» **To be done**
Reproduce exactly and only the lines running from the one with "base_shell();" through the one with "imported = [obj", both end lines included.

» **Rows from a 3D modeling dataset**
**********

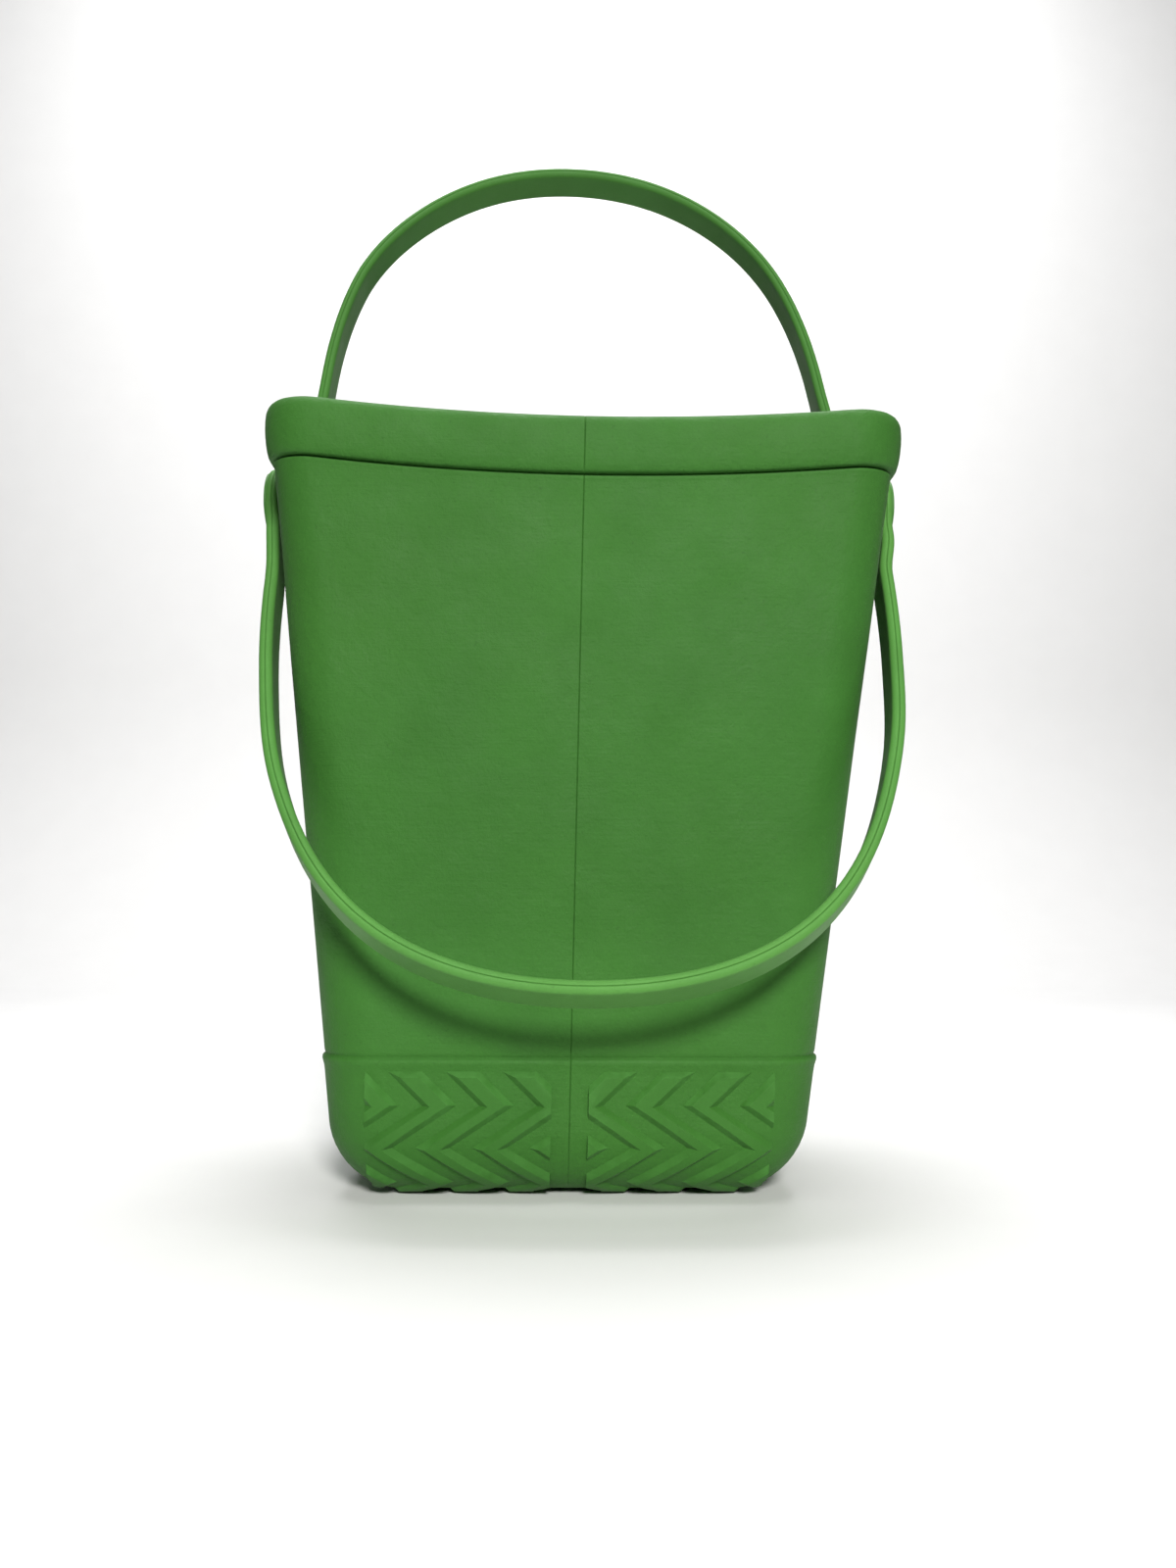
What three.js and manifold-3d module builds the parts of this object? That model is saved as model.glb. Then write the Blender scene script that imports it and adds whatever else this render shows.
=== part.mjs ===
// A bucket-shaped harvest bag moulded in one piece from closed-cell foam, with two strap handles.
// Millimetres, +Z up, -Y is the front. The origin is the centre of the underside.
import * as THREE from "three";
import { mergeVertices } from "three/addons/utils/BufferGeometryUtils.js";
import Module from "manifold-3d";

const wasm = await Module();
wasm.setup();

// ---- Driving dimensions ----

// Tub
const RIM_WIDTH = 250; // across the rim band, left to right
const RIM_DEPTH = 200; // across the rim band, front to back
const HEIGHT = 306; // from the ground to the rim at the two sides
const RIM_DIP = 12; // how much lower the rim is in the middle of the front and back
const RIM_BAND = 23; // height of the rolled rim band
const RIM_LIP = 4; // how far the rim band stands out from the wall
const RIM_ROUND = 5; // radius of the rim's outer top edge
const RIM_CORNER = 31; // plan radius of the rim's corners
const BASE_WIDTH = 183; // the wall carried down to the ground, left to right
const BASE_DEPTH = 144; // the wall carried down to the ground, front to back
const BASE_CORNER = 25; // plan radius of the wall's corners at the ground
const BASE_ROUND = 27; // radius of the edge between wall and underside
const WALL = 5; // foam thickness of the walls
const FLOOR = 9; // foam thickness of the floor, above the lugs
const MOUTH_FLARE = 2.5; // how far the mouth opens out at the top inner edge

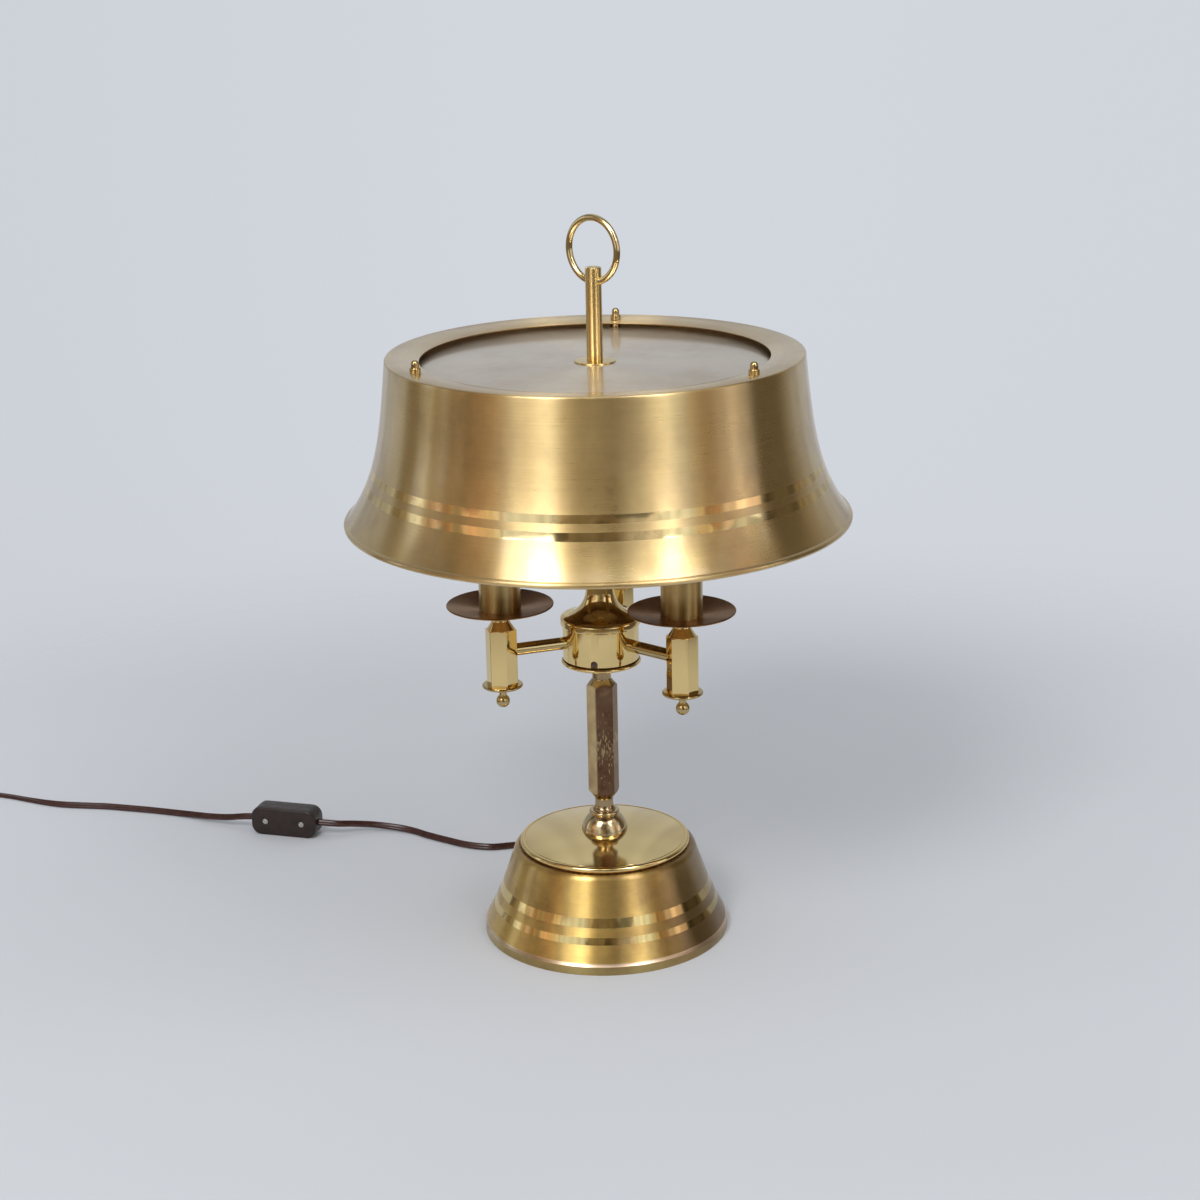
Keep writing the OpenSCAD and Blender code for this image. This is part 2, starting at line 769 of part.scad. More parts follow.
// Front half of the in-line switch, with two recessed screws
module switch_front() {
    color("saddlebrown") at_switch() difference() {
        union() {
            switch_slab(-switch_t / 2 + 1.5, 0, 0);
            switch_slab(-switch_t / 2, -switch_t / 2 + 1.5, 1.2);
        }
        switch_slab(-switch_t / 2 + 2.5, 1, 5);
        for (x = [-17.5, 17.5]) translate([x, -switch_t, 0]) rotate([-90, 0, 0]) cylinder(r = 2.8, h = switch_t / 2 + 0.8);
        for (x = [-17.5, 17.5]) translate([x, -switch_t, 0]) rotate([-90, 0, 0]) cylinder(r = 1.6, h = 30);
    }
}

// Back half of the switch, with the rocker's window and pin
module switch_back() {
    color("saddlebrown") at_switch() {
        difference() {
            union() {
                switch_slab(0, switch_t / 2 - 1.5, 0);
                switch_slab(switch_t / 2 - 1.5, switch_t / 2, 1.2);
            }
            switch_slab(-1, switch_t / 2 - 2.5, 5);
            translate([-11, -1, -5.5]) cube([22, 20, 11]);
            for (x = [-17.5, 17.5]) translate([x, -1, 0]) rotate([-90, 0, 0]) cylinder(r = 1.55, h = 8);
        }
        translate([0, 5, -9]) cylinder(r = 1.2, h = 18, $fn = 32);
    }
}

// The switch's two screws, with slotted heads
module switch_screws() {
    color("silver") at_switch() for (x = [-17.5, 17.5]) translate([x, 0, 0]) difference() {
        rotate([90, 0, 0]) {
            translate([0, 0, -5]) cylinder(r = 1.5, h = 14.3);
            translate([0, 0, switch_t / 2 - 0.8]) cylinder(r = 2.6, h = 0.6);
        }
        rotate([0, 35, 0]) translate([-3, -switch_t / 2 - 0.2, -0.3]) cube([6, 0.6, 0.6]);
    }
}

// Rocker on its pin, rest position with one half pressed in
module switch_rocker() {
    color("black") at_switch() translate([0, 5, 0]) rotate([0, 0, -8]) difference() {
        translate([0, 0, -5]) linear_extrude(10) polygon([
            [-9.6, -1.5], [-9.6, 4.05], [0, 5.4], [9.6, 4.05], [9.6, -1.5], [3, -3], [-3, -3]
        ]);
        translate([0, 0, -10]) cylinder(r = 1.25, h = 20, $fn = 32);
    }
}

// ---------------------------------------------------------------- nodes

base_shell();
base_plate();
base_felt();
base_weight();
base_cap();
stem_ball();
stem_collar();
stem();
centre_tube();
lock_nuts();
supply_lead();
hub_plate();
hub_screws();
hub_cup();
hub_bell();
terminal_block();
rod_sleeve();
shade_seat();
arm(ARMS[0]);  // arm_back
arm(ARMS[1]);  // arm_left
arm(ARMS[2]);  // arm_right
arm_leads();
holder(ARMS[0]);  // holder_back
holder(ARMS[1]);  // holder_left
holder(ARMS[2]);  // holder_right
holder_discs();
ball_nuts();
nipples();
dish(ARMS[0]);  // dish_back
dish(ARMS[1]);  // dish_left
dish(ARMS[2]);  // dish_right
sleeve(ARMS[0]);  // sleeve_back
sleeve(ARMS[1]);  // sleeve_left
sleeve(ARMS[2]);  // sleeve_right
socket(ARMS[0]);  // socket_back
socket(ARMS[1]);  // socket_left
socket(ARMS[2]);  // socket_right
bulb_caps();
bulb(ARMS[0]);  // bulb_back
bulb(ARMS[1]);  // bulb_left
bulb(ARMS[2]);  // bulb_right
shade_shell();
shade_plate();
shade_studs();
shade_spacers();
shade_nuts();
finial_washer();
finial_post();
finial_ring();
cord_relief();
lamp_lead();
wall_lead();
cord_coil();
plug_lead();
plug_body();
plug_pins();
switch_front();
switch_back();
switch_screws();
switch_rocker();
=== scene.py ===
from math import ceil, cos, hypot, pi, radians, sin, sqrt

import bmesh
import bpy
from mathutils import Matrix, Vector


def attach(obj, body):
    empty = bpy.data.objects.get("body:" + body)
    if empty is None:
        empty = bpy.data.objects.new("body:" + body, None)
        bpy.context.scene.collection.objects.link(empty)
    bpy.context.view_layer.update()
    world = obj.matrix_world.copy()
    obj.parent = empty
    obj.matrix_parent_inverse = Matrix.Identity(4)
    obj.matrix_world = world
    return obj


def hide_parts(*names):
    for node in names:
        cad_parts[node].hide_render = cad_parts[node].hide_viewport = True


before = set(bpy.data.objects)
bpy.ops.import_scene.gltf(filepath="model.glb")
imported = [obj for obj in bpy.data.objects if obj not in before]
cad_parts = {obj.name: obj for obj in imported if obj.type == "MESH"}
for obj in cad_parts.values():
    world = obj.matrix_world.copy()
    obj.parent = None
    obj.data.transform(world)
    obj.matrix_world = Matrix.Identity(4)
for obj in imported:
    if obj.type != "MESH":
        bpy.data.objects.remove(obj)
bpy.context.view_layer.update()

scene = bpy.context.scene
MM = 0.001

# ---------------------------------------------------------------- the studio
# A still camera on a stand, a little above the shade, looks down on the lamp, which stands on a pale
# paper sweep in a dim room.
CAMERA_AT = (0, -1.79707, 0.8348)
CAMERA_DIP = 17.172
CAMERA_ROLL = -0.020825
camera_data = bpy.data.cameras.new("camera")
camera_data.lens = 71.04
camera_data.sensor_fit = "HORIZONTAL"
camera_data.sensor_width = 36
camera = bpy.data.objects.new("camera", camera_data)
camera.matrix_world = (
    Matrix.Translation(CAMERA_AT)
    @ Matrix.Rotation(radians(90 - CAMERA_DIP), 4, "X")
    @ Matrix.Rotation(CAMERA_ROLL, 4, "Z")
)
scene.collection.objects.link(camera)
scene.camera = camera
scene.view_settings.view_transform = "Standard"


def feed(tree, node, inputs):
    """Sets the inputs of a node; each is a value or another node's output."""
    for key, value in inputs.items():
        if isinstance(value, bpy.types.NodeSocket):
            tree.links.new(value, node.inputs[key])
        else:
            node.inputs[key].default_value = value


def add_node(tree, kind, inputs=None, **settings):
    """Adds a shader node and feeds it."""
    node = tree.nodes.new("ShaderNode" + kind)
    for key, value in settings.items():
        setattr(node, key, value)
    feed(tree, node, inputs or {})
    return node


def calc(tree, operation, *values):
    """One step of arithmetic in a node tree."""
    return add_node(tree, "Math", dict(enumerate(values)), operation=operation).outputs[0]


def ramp(tree, factor, stops, smooth=True):
    """A colour ramp; a stop is (place, grey level) or (place, (r, g, b))."""
    node = add_node(tree, "ValToRGB", {"Fac": factor})
    band = node.color_ramp
    band.interpolation = "EASE" if smooth else "LINEAR"
    while len(band.elements) < len(stops):
        band.elements.new(0.5)
    for element, (place, tone) in zip(band.elements, stops):
        element.position = place
        element.color = (*tone, 1) if isinstance(tone, tuple) else (tone, tone, tone, 1)
    return node.outputs["Color"]


def blended(tree, factor, low, high, how="MIX"):
    """Mixes two colours."""
    node = add_node(tree, "Mix", {"Factor": factor}, data_type="RGBA", blend_type=how)
    feed(tree, node, {key: value if isinstance(value, bpy.types.NodeSocket) else (*value, 1)
                      for key, value in ((6, low), (7, high))})
    return node.outputs[2]


def times(tree, one, other):
    """Multiplies two colours."""
    return blended(tree, 1.0, one, other, "MULTIPLY")


def spread(tree, value, low, high, to_low=0.0, to_high=1.0, how="LINEAR"):
    """Stretches what lies between two limits over another range."""
    limits = {"Value": value, "From Min": low, "From Max": high, "To Min": to_low, "To Max": to_high}
    return add_node(tree, "MapRange", limits, interpolation_type=how).outputs[0]


def grey(tree, value):
    """A grey of that level."""
    return add_node(tree, "CombineColor", {0: value, 1: value, 2: value}).outputs[0]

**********

» **Expected answer**
base_shell();
base_plate();
base_felt();
base_weight();
base_cap();
stem_ball();
stem_collar();
stem();
centre_tube();
lock_nuts();
supply_lead();
hub_plate();
hub_screws();
hub_cup();
hub_bell();
terminal_block();
rod_sleeve();
shade_seat();
arm(ARMS[0]);  // arm_back
arm(ARMS[1]);  // arm_left
arm(ARMS[2]);  // arm_right
arm_leads();
holder(ARMS[0]);  // holder_back
holder(ARMS[1]);  // holder_left
holder(ARMS[2]);  // holder_right
holder_discs();
ball_nuts();
nipples();
dish(ARMS[0]);  // dish_back
dish(ARMS[1]);  // dish_left
dish(ARMS[2]);  // dish_right
sleeve(ARMS[0]);  // sleeve_back
sleeve(ARMS[1]);  // sleeve_left
sleeve(ARMS[2]);  // sleeve_right
socket(ARMS[0]);  // socket_back
socket(ARMS[1]);  // socket_left
socket(ARMS[2]);  // socket_right
bulb_caps();
bulb(ARMS[0]);  // bulb_back
bulb(ARMS[1]);  // bulb_left
bulb(ARMS[2]);  // bulb_right
shade_shell();
shade_plate();
shade_studs();
shade_spacers();
shade_nuts();
finial_washer();
finial_post();
finial_ring();
cord_relief();
lamp_lead();
wall_lead();
cord_coil();
plug_lead();
plug_body();
plug_pins();
switch_front();
switch_back();
switch_screws();
switch_rocker();
=== scene.py ===
from math import ceil, cos, hypot, pi, radians, sin, sqrt

import bmesh
import bpy
from mathutils import Matrix, Vector


def attach(obj, body):
    empty = bpy.data.objects.get("body:" + body)
    if empty is None:
        empty = bpy.data.objects.new("body:" + body, None)
        bpy.context.scene.collection.objects.link(empty)
    bpy.context.view_layer.update()
    world = obj.matrix_world.copy()
    obj.parent = empty
    obj.matrix_parent_inverse = Matrix.Identity(4)
    obj.matrix_world = world
    return obj


def hide_parts(*names):
    for node in names:
        cad_parts[node].hide_render = cad_parts[node].hide_viewport = True


before = set(bpy.data.objects)
bpy.ops.import_scene.gltf(filepath="model.glb")
imported = [obj for obj in bpy.data.objects if obj not in before]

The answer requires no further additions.